▸ **Aim of the exercise**
Starting with the first line and ending with the line that holds "SIDE_LEAN, FORWARD_LEAN = 0.6, 0.02", repeat the material exactly.

****

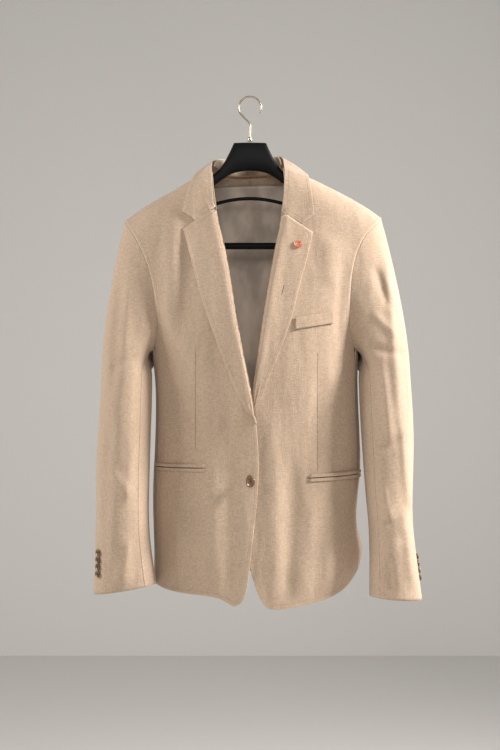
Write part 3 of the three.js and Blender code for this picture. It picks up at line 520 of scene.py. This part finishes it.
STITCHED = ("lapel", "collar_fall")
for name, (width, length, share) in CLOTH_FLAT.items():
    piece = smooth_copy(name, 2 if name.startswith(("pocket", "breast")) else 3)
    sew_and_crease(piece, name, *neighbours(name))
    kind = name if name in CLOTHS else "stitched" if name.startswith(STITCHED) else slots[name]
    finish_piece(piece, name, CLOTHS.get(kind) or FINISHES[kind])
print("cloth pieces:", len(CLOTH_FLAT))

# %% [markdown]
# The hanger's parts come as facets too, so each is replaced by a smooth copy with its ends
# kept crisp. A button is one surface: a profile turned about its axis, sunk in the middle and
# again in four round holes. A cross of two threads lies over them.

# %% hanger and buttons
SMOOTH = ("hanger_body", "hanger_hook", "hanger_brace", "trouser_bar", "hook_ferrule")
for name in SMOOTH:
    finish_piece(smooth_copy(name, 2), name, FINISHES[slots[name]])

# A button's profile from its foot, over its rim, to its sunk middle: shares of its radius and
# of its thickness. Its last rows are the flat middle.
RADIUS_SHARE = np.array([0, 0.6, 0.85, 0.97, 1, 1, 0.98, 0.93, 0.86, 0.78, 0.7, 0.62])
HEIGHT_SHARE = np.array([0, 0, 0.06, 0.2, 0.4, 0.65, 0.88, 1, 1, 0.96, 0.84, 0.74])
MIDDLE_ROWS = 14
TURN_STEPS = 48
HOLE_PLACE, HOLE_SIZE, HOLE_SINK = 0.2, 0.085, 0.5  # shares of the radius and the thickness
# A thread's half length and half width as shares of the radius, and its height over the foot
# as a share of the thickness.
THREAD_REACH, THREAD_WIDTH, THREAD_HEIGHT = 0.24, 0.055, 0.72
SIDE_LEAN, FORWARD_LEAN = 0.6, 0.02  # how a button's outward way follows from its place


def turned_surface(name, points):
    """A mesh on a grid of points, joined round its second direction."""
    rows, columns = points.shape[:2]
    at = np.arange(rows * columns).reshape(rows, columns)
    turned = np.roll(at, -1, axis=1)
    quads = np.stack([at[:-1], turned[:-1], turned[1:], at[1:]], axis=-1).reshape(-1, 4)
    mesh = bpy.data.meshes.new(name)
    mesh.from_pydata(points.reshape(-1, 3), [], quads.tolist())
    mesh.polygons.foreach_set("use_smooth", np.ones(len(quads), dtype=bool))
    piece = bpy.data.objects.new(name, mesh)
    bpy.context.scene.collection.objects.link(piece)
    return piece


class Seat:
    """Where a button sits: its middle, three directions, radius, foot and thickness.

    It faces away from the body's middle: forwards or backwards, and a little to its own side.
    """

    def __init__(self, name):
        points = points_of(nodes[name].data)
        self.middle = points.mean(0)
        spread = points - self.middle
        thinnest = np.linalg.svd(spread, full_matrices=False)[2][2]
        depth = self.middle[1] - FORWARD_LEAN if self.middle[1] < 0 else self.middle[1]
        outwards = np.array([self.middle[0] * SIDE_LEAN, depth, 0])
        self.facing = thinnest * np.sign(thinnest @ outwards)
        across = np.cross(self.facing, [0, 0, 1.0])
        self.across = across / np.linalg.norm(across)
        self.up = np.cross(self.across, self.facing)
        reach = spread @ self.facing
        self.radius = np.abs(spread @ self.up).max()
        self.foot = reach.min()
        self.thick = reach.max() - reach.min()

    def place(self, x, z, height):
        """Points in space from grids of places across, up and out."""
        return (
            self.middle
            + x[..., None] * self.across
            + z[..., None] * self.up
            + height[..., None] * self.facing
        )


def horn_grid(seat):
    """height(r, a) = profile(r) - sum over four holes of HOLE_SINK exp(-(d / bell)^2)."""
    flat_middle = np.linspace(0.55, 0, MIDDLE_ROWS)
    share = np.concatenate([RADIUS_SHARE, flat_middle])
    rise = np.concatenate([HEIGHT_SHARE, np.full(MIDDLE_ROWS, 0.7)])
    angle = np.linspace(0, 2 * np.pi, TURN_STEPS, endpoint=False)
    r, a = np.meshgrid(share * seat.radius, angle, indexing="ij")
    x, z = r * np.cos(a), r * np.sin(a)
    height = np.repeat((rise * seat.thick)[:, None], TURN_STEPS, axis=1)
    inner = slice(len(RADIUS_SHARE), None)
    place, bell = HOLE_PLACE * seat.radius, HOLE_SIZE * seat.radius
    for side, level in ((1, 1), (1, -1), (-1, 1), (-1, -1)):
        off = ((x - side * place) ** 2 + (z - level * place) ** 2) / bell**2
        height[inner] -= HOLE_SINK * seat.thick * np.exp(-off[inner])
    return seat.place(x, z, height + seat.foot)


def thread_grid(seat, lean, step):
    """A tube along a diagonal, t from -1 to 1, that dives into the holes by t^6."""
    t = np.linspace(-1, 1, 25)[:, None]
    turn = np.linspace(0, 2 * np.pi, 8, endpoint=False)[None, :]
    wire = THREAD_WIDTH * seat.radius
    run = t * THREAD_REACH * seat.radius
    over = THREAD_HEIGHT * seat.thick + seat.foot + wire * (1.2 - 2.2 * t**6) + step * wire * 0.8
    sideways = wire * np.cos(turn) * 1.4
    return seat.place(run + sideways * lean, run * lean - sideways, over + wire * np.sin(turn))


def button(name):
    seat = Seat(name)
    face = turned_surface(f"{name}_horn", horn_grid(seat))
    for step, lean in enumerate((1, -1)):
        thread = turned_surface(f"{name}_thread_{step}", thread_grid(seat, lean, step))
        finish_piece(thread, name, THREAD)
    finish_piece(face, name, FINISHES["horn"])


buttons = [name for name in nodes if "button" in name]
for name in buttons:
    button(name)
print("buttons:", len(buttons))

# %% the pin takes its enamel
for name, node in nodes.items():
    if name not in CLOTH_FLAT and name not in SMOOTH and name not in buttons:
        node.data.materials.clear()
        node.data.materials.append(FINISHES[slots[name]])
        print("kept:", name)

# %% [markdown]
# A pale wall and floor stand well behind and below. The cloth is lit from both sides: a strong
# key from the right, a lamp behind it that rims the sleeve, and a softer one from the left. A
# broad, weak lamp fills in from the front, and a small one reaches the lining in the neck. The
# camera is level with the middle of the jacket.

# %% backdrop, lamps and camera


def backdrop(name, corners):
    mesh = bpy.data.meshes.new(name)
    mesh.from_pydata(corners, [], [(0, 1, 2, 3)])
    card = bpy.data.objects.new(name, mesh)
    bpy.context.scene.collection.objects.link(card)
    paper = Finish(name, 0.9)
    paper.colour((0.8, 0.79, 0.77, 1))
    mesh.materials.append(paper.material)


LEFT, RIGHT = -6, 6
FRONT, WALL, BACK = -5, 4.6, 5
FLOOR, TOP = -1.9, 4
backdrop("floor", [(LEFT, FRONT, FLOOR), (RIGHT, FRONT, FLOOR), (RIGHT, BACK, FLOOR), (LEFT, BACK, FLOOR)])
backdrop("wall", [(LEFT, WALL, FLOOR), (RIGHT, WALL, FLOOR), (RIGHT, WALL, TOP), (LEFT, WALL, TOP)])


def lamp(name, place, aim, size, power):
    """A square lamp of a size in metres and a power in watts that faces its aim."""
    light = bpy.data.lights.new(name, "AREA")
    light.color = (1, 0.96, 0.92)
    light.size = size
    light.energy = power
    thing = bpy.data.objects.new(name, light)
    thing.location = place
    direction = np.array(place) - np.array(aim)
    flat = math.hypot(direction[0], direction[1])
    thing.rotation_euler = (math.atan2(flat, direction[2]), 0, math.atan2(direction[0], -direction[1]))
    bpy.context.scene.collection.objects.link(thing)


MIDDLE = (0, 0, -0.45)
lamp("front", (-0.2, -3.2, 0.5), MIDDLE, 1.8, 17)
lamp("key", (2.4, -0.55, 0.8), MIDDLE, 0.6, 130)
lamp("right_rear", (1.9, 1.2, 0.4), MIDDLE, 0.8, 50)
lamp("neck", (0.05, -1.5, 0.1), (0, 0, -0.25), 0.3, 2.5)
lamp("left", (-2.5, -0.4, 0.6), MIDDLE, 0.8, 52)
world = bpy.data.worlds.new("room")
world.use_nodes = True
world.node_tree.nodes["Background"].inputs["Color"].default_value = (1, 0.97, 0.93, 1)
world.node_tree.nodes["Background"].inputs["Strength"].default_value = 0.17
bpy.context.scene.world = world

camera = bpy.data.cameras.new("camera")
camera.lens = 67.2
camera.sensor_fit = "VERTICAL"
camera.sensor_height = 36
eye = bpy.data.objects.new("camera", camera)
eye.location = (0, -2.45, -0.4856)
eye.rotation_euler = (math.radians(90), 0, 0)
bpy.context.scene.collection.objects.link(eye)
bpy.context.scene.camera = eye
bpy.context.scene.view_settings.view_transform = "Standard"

****

▸ **Exercise result**
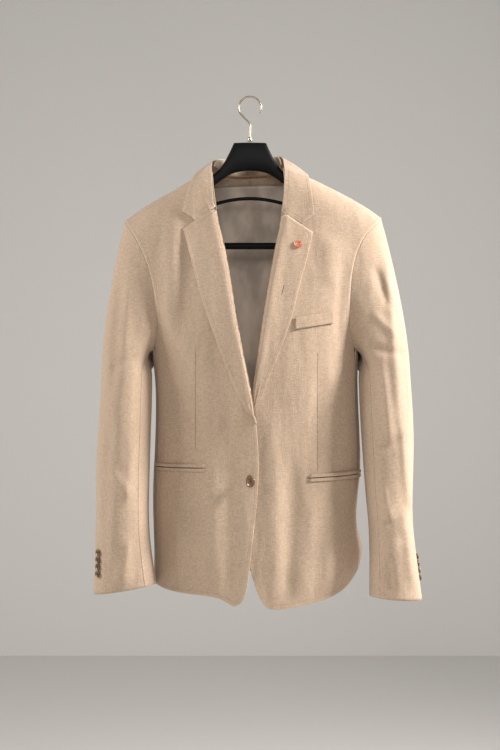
Write part 3 of the three.js and Blender code for this picture. It picks up at line 520 of scene.py. This part finishes it.
STITCHED = ("lapel", "collar_fall")
for name, (width, length, share) in CLOTH_FLAT.items():
    piece = smooth_copy(name, 2 if name.startswith(("pocket", "breast")) else 3)
    sew_and_crease(piece, name, *neighbours(name))
    kind = name if name in CLOTHS else "stitched" if name.startswith(STITCHED) else slots[name]
    finish_piece(piece, name, CLOTHS.get(kind) or FINISHES[kind])
print("cloth pieces:", len(CLOTH_FLAT))

# %% [markdown]
# The hanger's parts come as facets too, so each is replaced by a smooth copy with its ends
# kept crisp. A button is one surface: a profile turned about its axis, sunk in the middle and
# again in four round holes. A cross of two threads lies over them.

# %% hanger and buttons
SMOOTH = ("hanger_body", "hanger_hook", "hanger_brace", "trouser_bar", "hook_ferrule")
for name in SMOOTH:
    finish_piece(smooth_copy(name, 2), name, FINISHES[slots[name]])

# A button's profile from its foot, over its rim, to its sunk middle: shares of its radius and
# of its thickness. Its last rows are the flat middle.
RADIUS_SHARE = np.array([0, 0.6, 0.85, 0.97, 1, 1, 0.98, 0.93, 0.86, 0.78, 0.7, 0.62])
HEIGHT_SHARE = np.array([0, 0, 0.06, 0.2, 0.4, 0.65, 0.88, 1, 1, 0.96, 0.84, 0.74])
MIDDLE_ROWS = 14
TURN_STEPS = 48
HOLE_PLACE, HOLE_SIZE, HOLE_SINK = 0.2, 0.085, 0.5  # shares of the radius and the thickness
# A thread's half length and half width as shares of the radius, and its height over the foot
# as a share of the thickness.
THREAD_REACH, THREAD_WIDTH, THREAD_HEIGHT = 0.24, 0.055, 0.72
SIDE_LEAN, FORWARD_LEAN = 0.6, 0.02  # how a button's outward way follows from its place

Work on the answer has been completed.